Short exercise
Begin at the line containing "Keep writing the" in the entries below and end at the line containing "made.data.update()"; transcribe that range exactly and nothing outside it.

Data entries

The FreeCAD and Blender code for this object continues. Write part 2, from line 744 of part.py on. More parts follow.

...

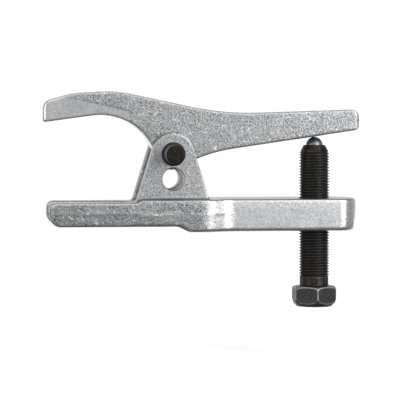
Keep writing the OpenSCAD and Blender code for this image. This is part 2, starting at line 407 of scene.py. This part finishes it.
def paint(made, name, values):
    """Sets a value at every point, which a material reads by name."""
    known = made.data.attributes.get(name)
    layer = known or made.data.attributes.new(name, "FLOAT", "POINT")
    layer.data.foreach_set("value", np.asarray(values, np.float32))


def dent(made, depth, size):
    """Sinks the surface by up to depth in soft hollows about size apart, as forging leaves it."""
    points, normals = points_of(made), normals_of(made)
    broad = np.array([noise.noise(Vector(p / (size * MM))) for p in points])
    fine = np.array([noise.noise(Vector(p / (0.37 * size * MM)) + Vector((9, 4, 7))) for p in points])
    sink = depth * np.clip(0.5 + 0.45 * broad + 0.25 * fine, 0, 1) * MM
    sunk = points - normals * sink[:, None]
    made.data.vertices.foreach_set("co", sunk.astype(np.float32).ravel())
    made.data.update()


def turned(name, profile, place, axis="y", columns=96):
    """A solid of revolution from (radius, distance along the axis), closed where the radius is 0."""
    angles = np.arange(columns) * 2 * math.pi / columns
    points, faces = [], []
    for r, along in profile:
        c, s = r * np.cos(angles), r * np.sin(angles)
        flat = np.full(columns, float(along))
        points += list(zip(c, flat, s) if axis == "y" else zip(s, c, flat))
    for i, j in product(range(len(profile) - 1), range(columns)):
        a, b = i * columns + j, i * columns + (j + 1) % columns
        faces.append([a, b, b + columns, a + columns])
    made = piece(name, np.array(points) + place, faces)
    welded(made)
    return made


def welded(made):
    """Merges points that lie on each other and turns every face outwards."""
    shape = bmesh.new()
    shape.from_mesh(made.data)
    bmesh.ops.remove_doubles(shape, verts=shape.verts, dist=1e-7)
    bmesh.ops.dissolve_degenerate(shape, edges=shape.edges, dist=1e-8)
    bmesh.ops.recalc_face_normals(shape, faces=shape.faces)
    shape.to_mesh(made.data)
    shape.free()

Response
Keep writing the OpenSCAD and Blender code for this image. This is part 2, starting at line 407 of scene.py. This part finishes it.
def paint(made, name, values):
    """Sets a value at every point, which a material reads by name."""
    known = made.data.attributes.get(name)
    layer = known or made.data.attributes.new(name, "FLOAT", "POINT")
    layer.data.foreach_set("value", np.asarray(values, np.float32))


def dent(made, depth, size):
    """Sinks the surface by up to depth in soft hollows about size apart, as forging leaves it."""
    points, normals = points_of(made), normals_of(made)
    broad = np.array([noise.noise(Vector(p / (size * MM))) for p in points])
    fine = np.array([noise.noise(Vector(p / (0.37 * size * MM)) + Vector((9, 4, 7))) for p in points])
    sink = depth * np.clip(0.5 + 0.45 * broad + 0.25 * fine, 0, 1) * MM
    sunk = points - normals * sink[:, None]
    made.data.vertices.foreach_set("co", sunk.astype(np.float32).ravel())
    made.data.update()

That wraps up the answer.